● Data for this exercise

<<<<

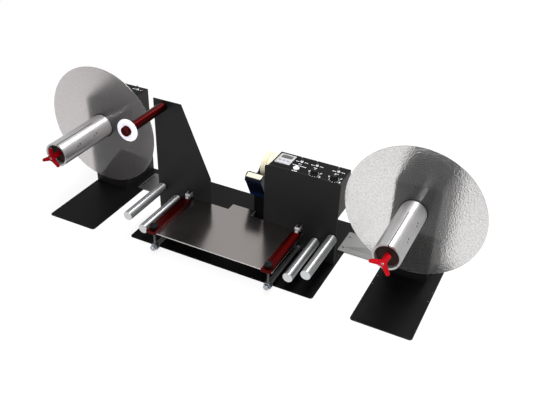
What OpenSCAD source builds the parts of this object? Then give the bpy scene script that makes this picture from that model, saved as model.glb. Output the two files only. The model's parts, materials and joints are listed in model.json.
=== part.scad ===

>>>>
<<<<

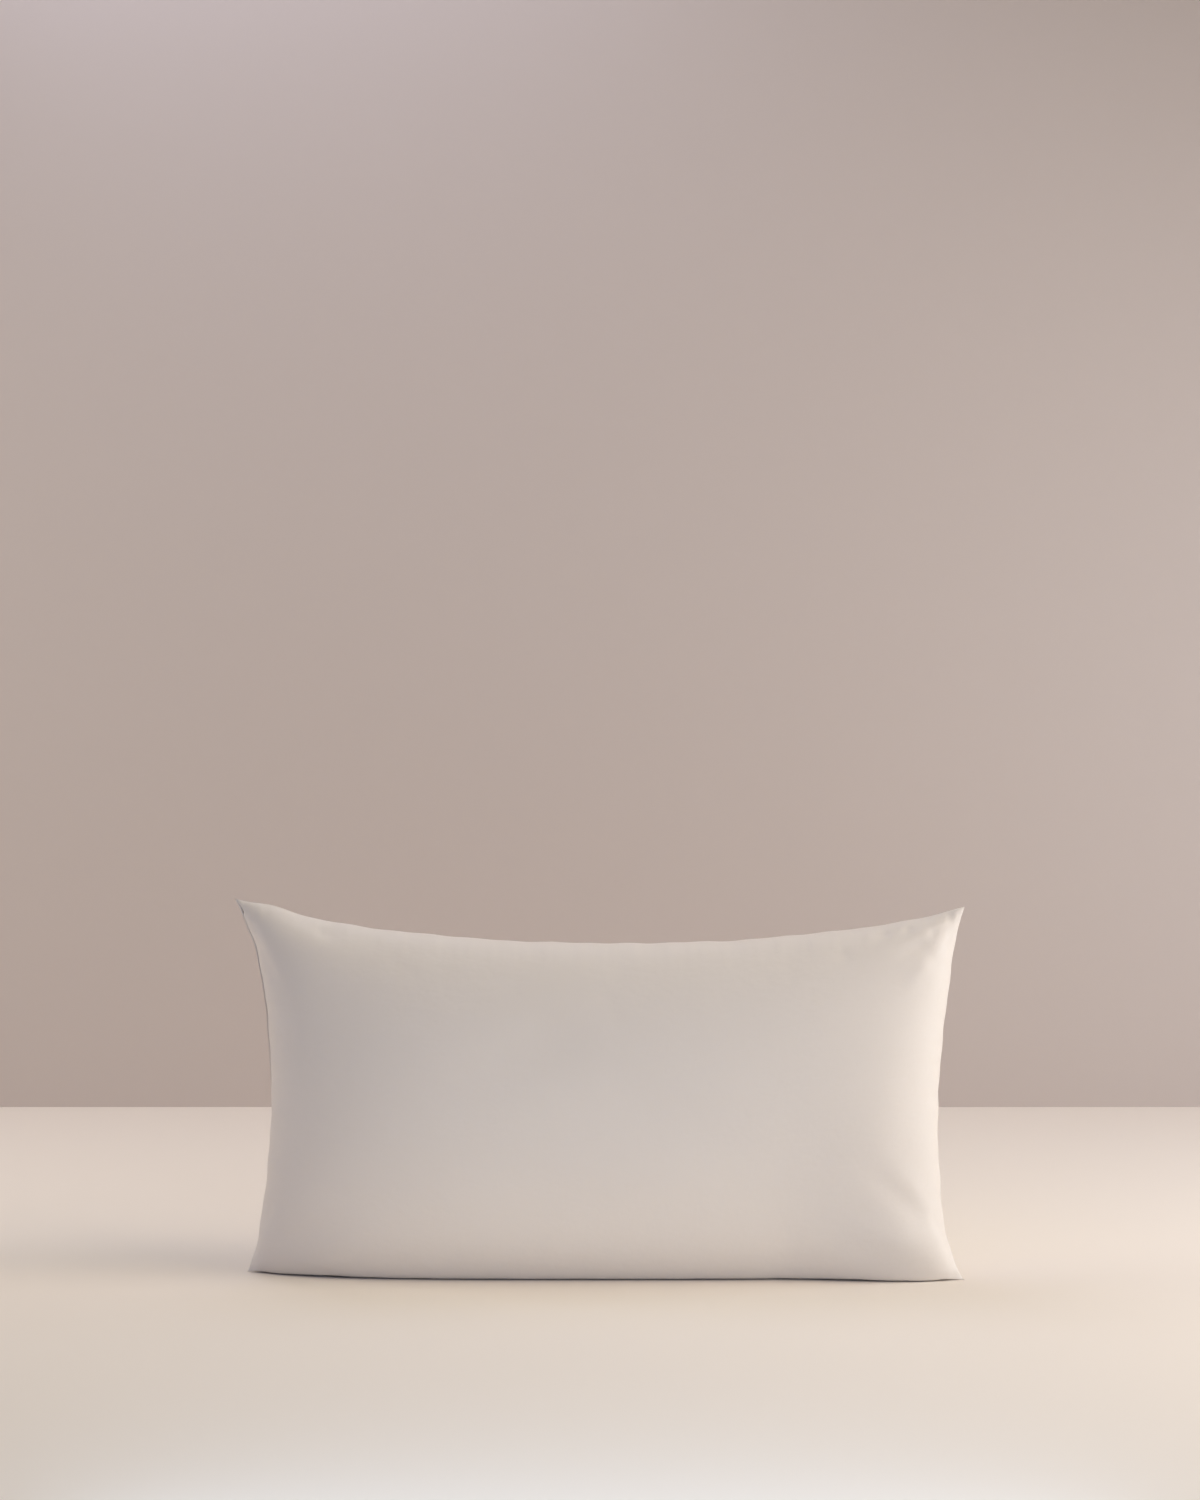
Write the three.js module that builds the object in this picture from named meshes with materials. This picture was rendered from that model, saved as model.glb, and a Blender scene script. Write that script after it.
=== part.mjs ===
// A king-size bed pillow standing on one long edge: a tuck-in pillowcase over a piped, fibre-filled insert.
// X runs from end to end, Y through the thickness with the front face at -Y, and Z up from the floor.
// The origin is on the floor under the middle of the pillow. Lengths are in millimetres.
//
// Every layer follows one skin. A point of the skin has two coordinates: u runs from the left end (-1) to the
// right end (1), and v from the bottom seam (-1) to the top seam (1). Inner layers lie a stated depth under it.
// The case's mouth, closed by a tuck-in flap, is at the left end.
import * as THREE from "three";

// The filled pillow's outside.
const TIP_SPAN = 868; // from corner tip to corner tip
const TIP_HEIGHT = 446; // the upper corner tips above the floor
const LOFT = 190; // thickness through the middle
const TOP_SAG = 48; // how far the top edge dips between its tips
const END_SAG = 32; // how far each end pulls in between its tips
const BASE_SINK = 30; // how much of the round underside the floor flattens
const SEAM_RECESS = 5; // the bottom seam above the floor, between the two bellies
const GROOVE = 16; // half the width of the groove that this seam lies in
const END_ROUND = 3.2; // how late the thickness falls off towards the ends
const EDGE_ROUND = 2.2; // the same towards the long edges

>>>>
<<<<

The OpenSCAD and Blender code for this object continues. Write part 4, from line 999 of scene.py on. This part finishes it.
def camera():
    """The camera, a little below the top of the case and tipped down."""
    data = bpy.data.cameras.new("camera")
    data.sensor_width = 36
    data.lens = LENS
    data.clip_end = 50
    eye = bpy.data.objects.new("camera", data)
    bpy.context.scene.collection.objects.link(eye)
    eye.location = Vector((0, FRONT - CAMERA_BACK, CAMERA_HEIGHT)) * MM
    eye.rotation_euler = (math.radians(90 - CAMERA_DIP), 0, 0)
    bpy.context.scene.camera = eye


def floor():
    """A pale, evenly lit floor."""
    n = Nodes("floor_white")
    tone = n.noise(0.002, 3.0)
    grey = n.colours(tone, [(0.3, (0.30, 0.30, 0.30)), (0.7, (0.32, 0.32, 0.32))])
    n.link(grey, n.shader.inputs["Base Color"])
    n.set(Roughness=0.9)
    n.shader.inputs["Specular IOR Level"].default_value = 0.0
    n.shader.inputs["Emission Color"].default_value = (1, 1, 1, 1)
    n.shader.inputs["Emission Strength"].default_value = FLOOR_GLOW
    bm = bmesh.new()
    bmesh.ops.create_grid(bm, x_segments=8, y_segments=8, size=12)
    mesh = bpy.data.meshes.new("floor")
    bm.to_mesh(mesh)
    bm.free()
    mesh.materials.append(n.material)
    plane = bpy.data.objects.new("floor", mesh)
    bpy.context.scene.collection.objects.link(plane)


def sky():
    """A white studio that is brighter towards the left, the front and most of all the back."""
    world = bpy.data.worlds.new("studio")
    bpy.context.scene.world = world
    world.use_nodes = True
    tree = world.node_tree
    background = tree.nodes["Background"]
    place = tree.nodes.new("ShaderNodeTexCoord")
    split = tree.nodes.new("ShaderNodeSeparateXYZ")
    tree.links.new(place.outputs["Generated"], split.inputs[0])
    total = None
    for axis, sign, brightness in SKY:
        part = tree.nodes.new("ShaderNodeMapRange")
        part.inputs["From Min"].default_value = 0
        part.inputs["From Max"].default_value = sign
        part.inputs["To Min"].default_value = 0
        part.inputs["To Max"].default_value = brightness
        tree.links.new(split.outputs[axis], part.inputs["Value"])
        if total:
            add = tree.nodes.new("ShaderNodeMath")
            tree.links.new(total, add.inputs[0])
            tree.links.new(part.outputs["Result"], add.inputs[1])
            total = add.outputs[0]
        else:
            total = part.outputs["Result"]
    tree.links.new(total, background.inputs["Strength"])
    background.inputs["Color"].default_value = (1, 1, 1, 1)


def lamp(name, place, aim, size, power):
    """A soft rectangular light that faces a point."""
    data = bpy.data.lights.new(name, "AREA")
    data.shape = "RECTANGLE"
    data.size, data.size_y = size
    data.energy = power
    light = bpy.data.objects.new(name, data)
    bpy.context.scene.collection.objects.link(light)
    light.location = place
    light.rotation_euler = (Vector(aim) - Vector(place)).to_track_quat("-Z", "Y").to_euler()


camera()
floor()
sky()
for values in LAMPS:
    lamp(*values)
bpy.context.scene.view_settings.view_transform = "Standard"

>>>>

● Task directions
From the entries above, list each line with "picture" in it.

● Exercise response
What OpenSCAD source builds the parts of this object? Then give the bpy scene script that makes this picture from that model, saved as model.glb. Output the two files only. The model's parts, materials and joints are listed in model.json.
Write the three.js module that builds the object in this picture from named meshes with materials. This picture was rendered from that model, saved as model.glb, and a Blender scene script. Write that script after it.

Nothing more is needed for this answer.